The work is based on the surviving bits of Mozart’s lost "pantomime music" K. 446, which was originally composed for the pre-Lenten carnival week of 1783 (though, you will almost certainly recognize a different, well-known, strain of Mozart also inserted). Schnittke also wove in theatrical elements: it begins in darkness, and ends in darkness. The “à la Haydn” is a nod to Haydn’s “Farewell” symphony—the musicians simply begin leaving the stage as the work concludes.

Franz Joseph Haydn (1732-1809) :: Symphony No. 45, “Farewell” Haydn had a way of making a point. Sometime around 1761, at age 29, he was hired by the Esterházy family as Vice-Kapellmeister to Ober-Kapellmeister Gregor Joseph Werner, who was elderly, and becoming increasingly burdened by the workload. Four years later, Werner wrote to their employer, Nicolaus I, Prince Esterházy, complaining (most likely falsely, perhaps motivated by some residual bitterness about becoming too elderly and unwell to excel in his work) that Haydn was “neglecting the instruments and musical archives and the supervision of the singers.” The Prince responded by scolding Haydn, and threw in an extra twist of the knife by adding more work to Haydn’s already full calendar: “Kapellmeister Haydn is urgently enjoined to apply himself to composition more zealously than heretofore, and especially to compose more pieces that one can play” for the baryton, the string instrument the Prince played—a type of viol.

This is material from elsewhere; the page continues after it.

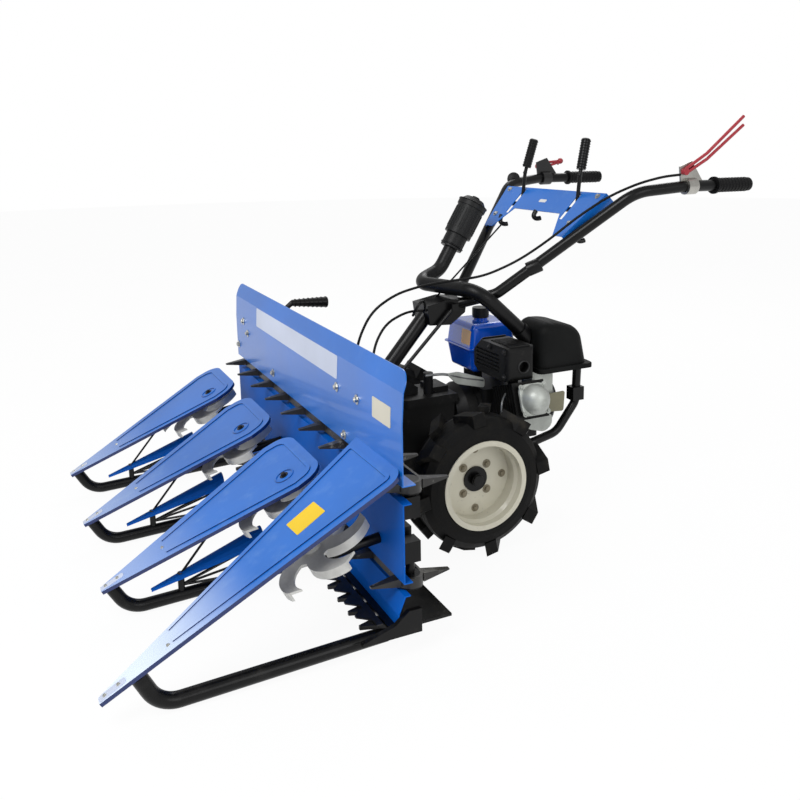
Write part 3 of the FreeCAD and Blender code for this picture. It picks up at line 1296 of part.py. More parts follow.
# --------------------------------------------------------------- handlebar
def handle_column():
    """Double tube from the header coupling up to the clamp block."""
    foot = point("0", "column_foot_y", "coupling_z + coupling_radius - 20")
    head = point("0", "column_head_y", "column_head_z")
    radius = size("column_tube")
    column = bar_between(foot, head, radius)
    barrel = Part.makeCylinder(size("coupling_radius - 12"), 400, V(0, -400, size("coupling_z")), V(0, 1, 0))
    return column.cut(barrel)


def handle_seat():
    """Clamp block on the column's head with the sockets of both handlebar tubes."""
    half = "seat_half"
    y = "column_head_y"
    z = "column_head_z"
    corners = [
        (f"{y} - 28", f"{z} - 42"), (f"{y} + 38", f"{z} - 46"), (f"{y} + 84", f"{z} - 14"),
        (f"{y} + 90", f"{z} + 22"), (f"{y} + 40", f"{z} + 27"), (f"{y} - 36", f"{z} + 14"),
    ]
    places = [point(f"-{half}", cy, cz) for cy, cz in corners]
    casting = Part.Face(Part.makePolygon(places + places[:1])).extrude(V(2 * size(half), 0, 0))
    return casting.fuse(link_rod()).cut([handle_column(), handle_tube_side(1), handle_tube_side(-1)])


def handle_places(side):
    end = "rear_reach - 6"
    return [
        point(f"{side} * (seat_half - 22)", "column_head_y + 56", "column_head_z + 6"),
        point(f"{side} * (seat_half + 52)", "column_head_y + 156", "column_head_z + 40"),
        point(f"{side} * (grip_x - 22)", "console_y + 45", "grip_z - 10"),
        point(f"{side} * (grip_x + 6)", "rear_reach - grip_run", "grip_z + 2"),
        point(f"{side} * grip_x", end, "grip_z"),
    ]


def handle_tube_side(side):
    return tube_along(handle_places(side), [60, 110, 90], size("handle_tube"))


def hand_grips():
    """Closed rubber grips with a flange, pushed over the tubes' ends."""
    grips = []
    for side in (1, -1):
        before, end = handle_places(side)[-2:]
        heading = (end - before).normalize()
        start = end - heading * size("grip_length - 6")
        sleeve = bar_between(start, end + heading * 6, size("grip_radius"))
        flange = bar_between(start, start + heading * 6, size("grip_radius") + 5)
        grips.append(sleeve.fuse(flange).cut(bar_between(before, end, size("handle_tube"))))
    keep_shape(Part.Compound(grips), "hand_grips")


def console_spot(x, back, under=0):
    """Place on the console's sloping face, back measured forwards from its rear edge."""
    return point(x, f"console_y - ({back})", f"console_z - ({back})") + V(0, under, -under) / math.sqrt(2)


def console_panel():
    """Sheet sloping at 45 degrees with a notch, two lever slots and folded edges."""
    half = size("console_half")
    leg = size("console_leg")
    notch = leg - size("console_notch")
    foot = console_edge(leg)
    inner = foot - 44
    corners = [
        console_spot(half, 0), console_spot(-half, 0), console_spot(-foot, leg), console_spot(-inner, leg),
        console_spot("0 - notch_half", notch), console_spot("notch_half", notch), console_spot(inner, leg),
        console_spot(foot, leg),
    ]
    sheet_thick = size("console_sheet")
    down = V(0, 1, -1) / math.sqrt(2)
    panel = Part.Face(Part.makePolygon(corners + corners[:1])).extrude(down * sheet_thick)
    deep = down * size("console_flange")
    folds = [Part.Face(Part.makePolygon([corners[1], corners[0], corners[0] + deep * 0.5, corners[1] + deep * 0.5,
                                         corners[1]])).extrude(V(0, -1, -1) / math.sqrt(2) * sheet_thick)]
    for top, low, inward in ((corners[0], corners[7], -1), (corners[1], corners[2], 1)):
        ring = [top, low, low + deep, top + deep, top]
        folds.append(Part.Face(Part.makePolygon(ring)).extrude(V(inward * sheet_thick, 0, 0)))
    panel = panel.fuse(folds)
    for side in (1, -1):
        width = size("slot_width")
        start = point(f"{side} * lever_x", "console_y - 6 - slot_length", "console_z - slot_length / 2")
        slot = Part.makeBox(width, size("slot_length"), 300, V(start.x - width / 2, start.y, start.z - 150))
        panel = panel.cut(slot)
    return panel.cut([handle_tube_side(1), handle_tube_side(-1)])


def console_edge(back):
    """Half the console's width, back measured forwards from its rear edge."""
    half = size("console_half")
    return half - half * size("console_taper") * back / size("console_leg")


def shift_levers():
    """Two levers with grips on one pivot bar held in the console's folded sides."""
    depth = size("console_flange") - 10
    rod_radius = size("lever_rod")
    pivot_back = size("lever_pivot_back")
    reach = console_edge(pivot_back) - size("console_sheet") / 2
    levers = bar_between(console_spot(-reach, pivot_back, depth), console_spot(reach, pivot_back, depth), rod_radius + 2)
    for side in (1, -1):
        low = console_spot(f"{side} * lever_x", pivot_back, depth)
        middle = console_spot(f"{side} * (lever_x - 1)", 8) + V(0, 0, 54)
        top = point(f"{side} * (lever_x - 10)", "console_y + 18", "lever_top")
        grip = top - (top - middle).normalize() * size("lever_grip_length")
        elbow = Part.makeSphere(rod_radius + 1, middle)
        stem = bar_between(low, middle, rod_radius).fuse([elbow, bar_between(middle, grip, rod_radius)])
        levers = levers.fuse([stem, bar_between(grip, top, size("lever_grip"))])
    # the bar's ends finish on the inner faces of the folded sides
    return max(levers.cut(console_panel()).Solids, key=lambda solid: solid.Volume)


def clutch_lever(side, reach):
    """Bracket clamped on a handlebar tube and the red two-bladed lever pivoted in it."""
    before = handle_places(side)[-2]
    root = point(f"{side} * (grip_x + 8)", "rear_reach - clutch_root", "grip_z + 30")
    tube = handle_tube_side(side)
    collar = bar_between(V(before.x, root.y + 12, before.z), V(before.x, root.y + 46, before.z), size("handle_tube") + 7)
    thick = size("bracket_sheet")
    profile = [
        root + V(0, -8, 26), root + V(0, 34, 40), root + V(0, 74, -14), root + V(0, 70, -40), root + V(0, 0, -40),
    ]
    ear = Part.Face(Part.makePolygon(profile + profile[:1])).extrude(V(-side * thick, 0, 0))
    bracket = collar.fuse(ear).cut(tube)
    blades = []
    for spread in (0, 1):
        pivot = root + V(side * size("blade_radius"), 6, 6 + 12 * spread)
        bend = root + V(side * (4 + size("blade_radius")), 78 * reach, 44 * reach**2 + 16 * spread)
        tip = point(f"{side} * (grip_x + 12)", f"rear_reach - clutch_root + (clutch_root - clutch_tip) * {reach}",
                    f"grip_z + 30 + (clutch_rise - 30 - 24 * {1 - spread}) * {reach}^2")
        blades.append(bar_between(pivot, bend, size("blade_radius")))
        blades.append(bar_between(bend, tip, size("blade_radius")))
        blades.append(Part.makeSphere(size("blade_radius"), bend))
    pin = Part.makeCylinder(9, 12, root + V(0, 6, 12), V(side, 0, 0))
    lever = pin.fuse(blades).cut(bracket)
    return bracket, lever


def header_lever():
    """Lever behind the upper board with a long grip."""
    back = "board_face + board_sheet"
    root = point("0 - divider_pitch", f"{back} - 4", "board_crease - 22")
    bend = point("0 - divider_pitch", f"{back} + 112", "board_fold + 4")
    end = bend + V(-4, 116, -8)
    grip = Part.makeCone(10, size("header_grip"), (end - bend).Length, bend, end - bend)
    rod_shape = bar_between(root, bend, 8).fuse([grip, Part.makeSphere(8, bend)])
    plate = Part.makeBox(44, 4, 44, root + V(-22, 4, -22))
    board = Part.makeBox(200, 60, 200, root + V(-100, -56, -100))
    return rod_shape.fuse(plate).cut(board)


def link_rod():
    """Straight rod from the clamp block down to the header coupling's flange."""
    top = point("link_x", "column_head_y + 42", "column_head_z + 6")
    low = point("link_x", "pulley_y + post_size / 2 + 10", "coupling_z - 16")
    block_side = size("seat_half")
    eye = Part.makeBox(size("link_x") - block_side + 8, 20, 20, V(block_side, top.y - 10, top.z - 10))
    flange = Part.makeCylinder(size("coupling_radius + 14"), 14,
                               point("0", "pulley_y + post_size / 2", "coupling_z"), V(0, 1, 0))
    return bar_between(top, low, size("link_radius")).fuse(eye).cut(flange)


def cleaner_axis():
    """Foot and direction of the leaning pre-cleaner."""
    return V(-150, 165, 757), V(0, 85, 140).normalize()


def hose_places():
    foot, heading = cleaner_axis()
    middle = "(cleaner_left + cleaner_right) / 2"
    return [
        point(middle, "cleaner_front + 43", "cleaner_high - 89"), point(middle, "cleaner_front - 151", "cleaner_high + 88"),
        V(-118, 34, 666), foot - heading * 74, foot,
    ]


def intake_hose():
    """Hose from the front of the air cleaner, in one wide turn, up to the pre-cleaner."""
    places = hose_places()
    hose = tube_along(places, [62, 46, 56], size("hose_radius"))
    run = (places[1] - places[0]).normalize()
    collar = bar_between(places[0] + run * 30, places[0] + run * 86, size("hose_radius") + 4)
    cleaner = doc.getObject("air_cleaner").Shape.copy()
    cleaner.Placement = Placement()
    return hose.fuse(collar).cut(cleaner)


def pre_cleaner():
    """Two-stepped can with a lidded top, on the hose's upper end."""
    start, heading = cleaner_axis()
    cup = size("cup_length")
    can = size("can_length")
    radius = size("can_radius")
    steps = [
        (0, cup, size("cup_radius")), (cup, can, radius), (cup + can, 16, radius + 3),
    ]
    shape = None
    for low, length, step_radius in steps:
        step = Part.makeCylinder(step_radius, length, start + heading * low, heading)
        shape = shape.fuse(step) if shape else step
    dome = Part.makeCone(radius, radius * 0.7, 14, start + heading * (cup + can + 16), heading)
    return shape.fuse(dome)


def cable(places):
    """Plain control cable through its points, each bend tangent to both runs."""
    radii = []
    for before, corner, after in zip(places, places[1:], places[2:]):
        shorter = min((corner - before).Length, (after - corner).Length)
        turn = (corner - before).getAngle(after - corner)
        radii.append(0.45 * shorter / math.tan(turn / 2))
    return tube_along(places, radii, size("cable_radius"))


def control_cables():
    """Two cables from the header coupling up over the clamp block and along the left tube."""
    routes = [
        [(33, -236, 288), (64, -246, 372), (84, -252, 462), (88, -246, 556), (90, -204, 636), (84, -130, 676),
         (68, -40, 690), (70, 50, 696), (104, 132, 706), (150, 214, 748), (196, 284, 806), (240, 344, 868),
         (282, 416, 924), (316, 490, 958), (336, 556, 974), (346, 606, 978)],
        [(52, -206, 288), (76, -204, 362), (86, -204, 448), (84, -196, 540), (62, -150, 594), (44, -74, 618),
         (38, 0, 612)],
    ]
    barrel = Part.makeCylinder(size("coupling_radius - 12"), 400, V(0, -400, size("coupling_z")), V(0, 1, 0))
    ends = [barrel, handle_seat(), handle_tube_side(1), clutch_lever(1, 1)[0]]
    cables = [cable([V(*place) for place in route]).cut(ends) for route in routes]
    return Part.Compound(cables)


# --------------------------------------------------------------- the machine
for side, hand in ((1, "left"), (-1, "right")):
    tyre(side, f"tyre_{hand}")
    rim(side, f"rim_{hand}")
    hub(side, f"hub_{hand}")
upper_backboard()
lower_backboard()
bottom_strip()
header_frame()
lug_belt("upper_lug_belt", "upper_belt_z")
lug_belt("lower_lug_belt", "lower_belt_z")
belt_pulleys()
cutter_guards()
knife()
end_shoes()
for index in range(4):
    divider_cover(index, f"divider_cover_{index + 1}")
    star_wheel(index, f"star_wheel_{index + 1}")
star_brackets()
keep_shape(Part.Compound([skid(index) for index in range(4)]), "skids")
keep_shape(Part.Compound([lower_divider(index) for index in range(3)]), "lower_dividers")
keep_shape(Part.Compound([lifter(index) for index in range(3)]), "divider_rods")
gearbox()
header_coupling()
gearbox_cover()
clutch_housing()
keep_shape(engine_casting(), "engine_block")
keep_shape(rocker_cover(), "rocker_cover")
muffler()
fuel_tank()
air_cleaner()
keep_shape(carburettor(), "carburettor")
recoil_cover()
keep_shape(rear_guard(), "rear_guard")
keep_shape(handle_column(), "handle_column")
keep_shape(handle_seat(), "handle_seat")
keep_shape(Part.Compound([handle_tube_side(1), handle_tube_side(-1)]), "handle_tubes")
hand_grips()
keep_shape(console_panel(), "console_panel")
keep_shape(shift_levers(), "shift_levers")
brackets = []
levers = []
for side, reach in ((1, 1), (-1, 0.42)):
    bracket, lever = clutch_lever(side, reach)
    brackets.append(bracket)
    levers.append(lever)
keep_shape(Part.Compound(brackets), "clutch_brackets")
keep_shape(Part.Compound(levers), "clutch_levers")
keep_shape(header_lever(), "header_lever")
keep_shape(intake_hose(), "intake_hose")
keep_shape(pre_cleaner(), "pre_cleaner")
keep_shape(control_cables(), "control_cables")
doc.recompute()

# --------------------------------------------------------------- check and write
for item in doc.Objects:
    if "Invalid" in item.State or "Error" in item.State:
        raise RuntimeError(f"{item.Label}: {item.State}")
os.makedirs("parts", exist_ok=True)
for item in subparts:
    if item.Shape.isNull() or not item.Shape.isValid():
        raise RuntimeError(item.Label)
    item.Shape.exportStep(f"parts/{item.Label}.step")
    box = item.Shape.BoundBox
    print(item.Label, len(item.Shape.Solids), round(item.Shape.Volume / 1000), "cm3",
          [round(v, 1) for v in (box.XMin, box.YMin, box.ZMin, box.XMax, box.YMax, box.ZMax)])
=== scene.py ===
import math

import bmesh
import bpy
from mathutils import Matrix, Vector


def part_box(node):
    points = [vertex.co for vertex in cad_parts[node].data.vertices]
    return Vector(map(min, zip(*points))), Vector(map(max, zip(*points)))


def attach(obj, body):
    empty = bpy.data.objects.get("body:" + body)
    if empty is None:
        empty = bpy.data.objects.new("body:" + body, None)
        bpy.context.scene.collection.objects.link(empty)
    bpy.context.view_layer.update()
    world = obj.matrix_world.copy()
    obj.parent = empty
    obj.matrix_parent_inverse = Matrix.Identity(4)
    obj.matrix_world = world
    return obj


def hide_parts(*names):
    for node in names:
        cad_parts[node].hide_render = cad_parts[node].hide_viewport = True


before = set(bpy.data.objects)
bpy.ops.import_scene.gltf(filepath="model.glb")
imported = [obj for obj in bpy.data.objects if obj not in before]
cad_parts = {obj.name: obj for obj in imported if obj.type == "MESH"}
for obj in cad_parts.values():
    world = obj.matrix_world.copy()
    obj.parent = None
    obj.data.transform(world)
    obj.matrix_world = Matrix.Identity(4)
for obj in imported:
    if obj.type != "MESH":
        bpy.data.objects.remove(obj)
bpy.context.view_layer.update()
print("frame loaded:", len(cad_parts), "parts")

# the drawing's own zero is on the floor under the axle's middle
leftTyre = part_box("tyre_left")
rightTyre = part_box("tyre_right")
zeroX = (leftTyre[1].x + rightTyre[0].x) / 2
zeroY = (leftTyre[0].y + leftTyre[1].y) / 2
wheelHigh = (leftTyre[0].z + leftTyre[1].z) / 2


def at(x, y, z):  # millimetres from the drawing's zero
    return Vector((zeroX + x / 1000, zeroY + y / 1000, z / 1000))


# camera, floor and lights

view = {
    "spot": (2175.4, -1080.2, 1082.8),
    "yaw": 64.244,
    "pitch": 11.206,
    "roll": -0.896,
    "lens": 39.14,
    "shift": (-0.019, -0.1104),
}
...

Haydn responded with 126 compositions for baryton.

As part of a summer season, Prince Nicolaus moved Haydn and many of the court musicians to his new castle, far out into the countryside (“reclaimed swampland”). The season, as it turned out, did not end with arrival of autumn. Instead, the Prince remained nearly a year—ten months. The musicians began to complain to Haydn about being stranded so far away from their families, and held in suspension from their personal responsibilities. In response, Haydn wrote his Symphony no. 45. It is called “Farewell” for the theatrical stunt woven into the work: as the piece concludes, the musicians begin to leave the stage one by one; a clever way of urging the Prince to let them return home (he got their drift, and did).